There are several ways for a TAC engineer to get rid of a case:  resolve the problem, tell the customer it is not reproducible, wait for it to get re-queued to another engineer.  But after two long years at TAC, two years of constant pressure, a relentless stream of cases, angry customers, and problem after problem, my “dream job” at Cisco was taking a toll.  When my old friend Mike, who had hired me at the San Francisco Chronicle, my first network engineering job, called me and asked me to join him at a gold partner, the call wasn’t hard to make.  And so I took the easiest route to getting rid of cases, a lot of them all at once, and quit.  LatCom would be someone else’s problem.  My newest boss, the fifth in two years, looked at me with disappointment when I gave him my two weeks notice.

I can see the case notes now that I work at Cisco again, and they solved the case, as TAC does.  A bug was filed and the problem fixed.  Still, I can tell you how much of a relief it was to turn in my badge and walk out of Cisco for what I wrongly thought would be the last time.  I felt, in many ways, like a failure in TAC, but at my going away party, our top routing protocols engineer scoffed at my choice to leave.  “Cisco needs good engineers,” he said.  “I could have gotten you any job you wanted here!”  True or not, it was a nice comment to hear.

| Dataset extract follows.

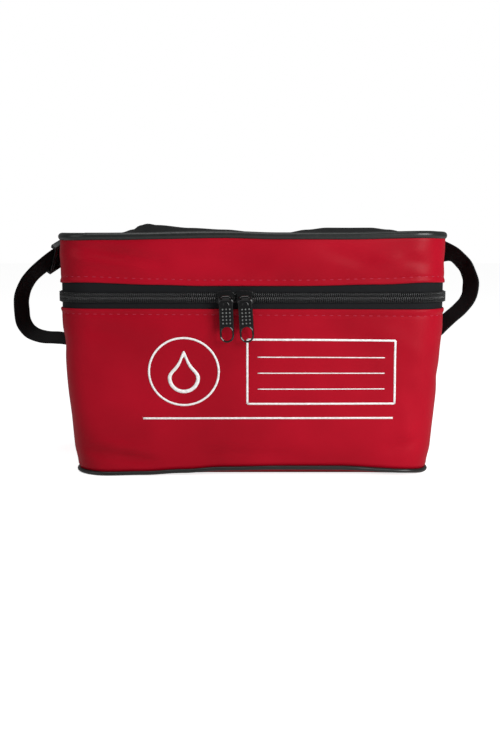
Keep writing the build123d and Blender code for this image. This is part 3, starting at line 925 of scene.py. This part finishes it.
class BAG_OT_padding(bpy.types.Operator):
    """Pad and line the body and the lid"""

    bl_idname = "bag.padding"
    bl_label = "Padding and lining"

    def execute(self, context):
        cut, shape = Cut(context.scene), context.scene.bag_shape
        # the foam keeps half a millimetre behind the fabric, so that creases don't reach it
        skin, foam, film = shape.fabric + 0.5 * MM, shape.foam - 0.5 * MM, shape.lining
        zip_sizes = context.scene.zip_sizes
        reach = shape.fabric + zip_sizes.tape
        inner = skin + foam
        lined = inner + film
        tape_low = shape.wall_top - zip_sizes.tape_reach
        tape_high = shape.skirt_bottom + zip_sizes.tape_reach
        floor = 2.9 * MM
        # body foam: up the outside, in behind the tape, over the top and down the inside
        body = heights(floor, tape_low - 0.1 * MM, 4 * MM, skin)
        body += [(tape_low - 0.1 * MM, reach, 0), (shape.wall_top, reach, 0), (shape.wall_top, inner, 0)]
        body += [*reversed(heights(floor, tape_low, 8 * MM, inner)), body[0]]
        top = shape.lid_top - 3.2 * MM
        lid = heights(tape_high + 0.1 * MM, top, 4 * MM, skin)
        lid += reversed(heights(shape.skirt_bottom, top, 8 * MM, inner))
        lid += [(shape.skirt_bottom, reach, 0), (tape_high + 0.1 * MM, reach, 0), lid[0]]
        for name, on, node, around in (
            ("body_foam", "bag_body", "wall_foam", body), ("lid_foam", "lid", "lid_side_foam", lid)
        ):
            self.closed(cut, around, name, on, [node], "foam", "insulating_foam")
        for name, on, node, finish, slot, fill, trim in (
            ("base_foam_pad", "bag_body", "base_foam", "foam", "insulating_foam", 0.5, 0.4 * MM),
            ("lid_foam_pad", "lid", "lid_top_foam", "foam", "insulating_foam", 0.5, 0.2 * MM),
            ("base_board", "bag_body", "base_stiffener", "board", "stiffener_board", None, 11 * MM),
        ):
            self.slab(cut, name, on, node, finish, slot, fill, trim)
        low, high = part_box("body_lining")[0].z + film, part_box("lid_lining")[1].z - film
        self.lining(cut, "body_lining_film", "bag_body", "body_lining", low, shape.wall_top, lined, -1)
        self.lining(cut, "lid_lining_film", "lid", "lid_lining", high, shape.skirt_bottom, lined, 1)
        bound = 0.8 * MM
        edge = lined + bound
        for name, body, node, height, side in (
            ("body_binding", "bag_body", "mouth_binding", shape.wall_top, -1),
            ("lid_binding_tape", "lid", "lid_binding", shape.skirt_bottom, 1),
        ):
            down = side * 8 * MM
            around = [
                (height, reach + 0.1 * MM, 0),
                (height - side * bound, reach + 0.2 * MM, 0),
                (height - side * bound, edge - 0.4 * MM, 0),
                (height - side * bound * 0.6, edge, 0),
                (height + down * 0.5, edge, 0.05 * MM),
                (height + down, edge, 0),
                (height + down, lined + 0.05 * MM, 0),
                (height + side * 0.05 * MM, lined + 0.05 * MM, 0),
                (height, reach + 0.1 * MM, 0),
            ]
            self.closed(cut, around, name, body, [node], "tape", "black_tape", fill=None)
        return {"FINISHED"}

    def closed(self, cut, around, name, body, nodes, finish, slot, fill=0.7):
        """A closed ring of padding or tape."""
        bm = wall_skin(cut, cut.ring(), around)
        bmesh.ops.recalc_face_normals(bm, faces=bm.faces)
        piece = to_piece(name, bm, MATERIALS[finish], body, nodes, sharp=50)

    def slab(self, cut, name, body, node, finish, slot, fill, trim):
        """A flat pad or board with its edges eased."""
        low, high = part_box(node)
        middle = (low.z + high.z) / 2
        inset = cut.plan(middle)[0] / 2 - high.x + trim
        edge = min(0.3 * (high.z - low.z), 1.2 * MM)
        levels = (
            (low.z + 0.05 * MM, edge), (low.z + edge, 0.0), (high.z - edge, 0.0), (high.z - 0.05 * MM, edge)
        )
        stations = cut.ring()

        def place(row, column):
            height, step = levels[row]
            spot, _ = cut.flat_spot(stations[column], middle, inset + step)
            return Vector((spot.x, spot.y, height))

        bm = loft(4, len(stations), place, lambda row, column: (stations[column], levels[row][0]))
        close_rims(bm)
        bmesh.ops.recalc_face_normals(bm, faces=bm.faces)
        piece = to_piece(name, bm, MATERIALS[finish], body, [node], sharp=50)

    def lining(self, cut, name, body, node, floor, mouth, inset, side):
        """A tray of lining film: its wall, a rounded corner and its floor, in soft waves."""
        stations = cut.ring()
        bend = 6 * MM
        depth = abs(mouth - floor)
        wall_rows, bend_rows, floor_rows = max(3, round(depth / (8 * MM))), 5, 12
        half_line = cut.half_straight_x - cut.half_straight_y

        def place(row, column):
            along = stations[column]
            if row <= wall_rows:
                share = row / wall_rows
                height = mouth + (floor + side * -bend - mouth) * share
                spot, out = cut.spot(along, height, inset)
                wave = noise.noise(spot * 28) * 0.45 * smooth(share * 4)
                return spot - out * max(wave, 0) * MM
            if row <= wall_rows + bend_rows:
                angle = (row - wall_rows) / bend_rows * math.pi / 2
                reach = bend * (1 - math.cos(angle))
                height = floor - side * bend * (1 - math.sin(angle))
                spot, _ = cut.flat_spot(along, height, inset + reach)
                return Vector((spot.x, spot.y, height))
            share = (row - wall_rows - bend_rows) / floor_rows
            edge, _ = cut.flat_spot(along, floor, inset + bend)
            core = Vector((min(max(edge.x, -half_line), half_line), 0, floor))
            spot = edge.lerp(core, share)
            wave = max(noise.noise(Vector((spot.x * 22, spot.y * 22, 1.7))), 0) * 0.5 * MM
            return Vector((spot.x, spot.y, floor - side * wave * smooth(share * 5)))

        rows = wall_rows + bend_rows + floor_rows + 1
        bm = loft(rows, len(stations), place, lambda row, column: (stations[column], row * 8 * MM))
        face_out(bm, Vector((0, 0, (floor + mouth) / 2)))
        bmesh.ops.reverse_faces(bm, faces=bm.faces)
        piece = to_piece(name, bm, MATERIALS["lining"], body, [node], thickness=0.5 * MM)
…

I started writing these TAC tales back in 2013, when I still worked at Juniper.  I didn’t expect they’d attract much interest, but they’ve been one of the most consistently popular features of this blog. I’ve cranked out 20 of these covering a number of subjects, but I’m afraid my reservoir of stories is running dry.  I’ve decided that number 20 will be the last TAC Tale on my blog.  There are plenty of other stories to tell, of course, but I’m finished with TAC, as I was back in 2007.  My two years in TAC were some of the hardest in my career, but also incredibly rewarding.  I have so much respect for my fellow TAC engineers, past, present, and future, who take on these complex problems without fear, and find answers for our customers.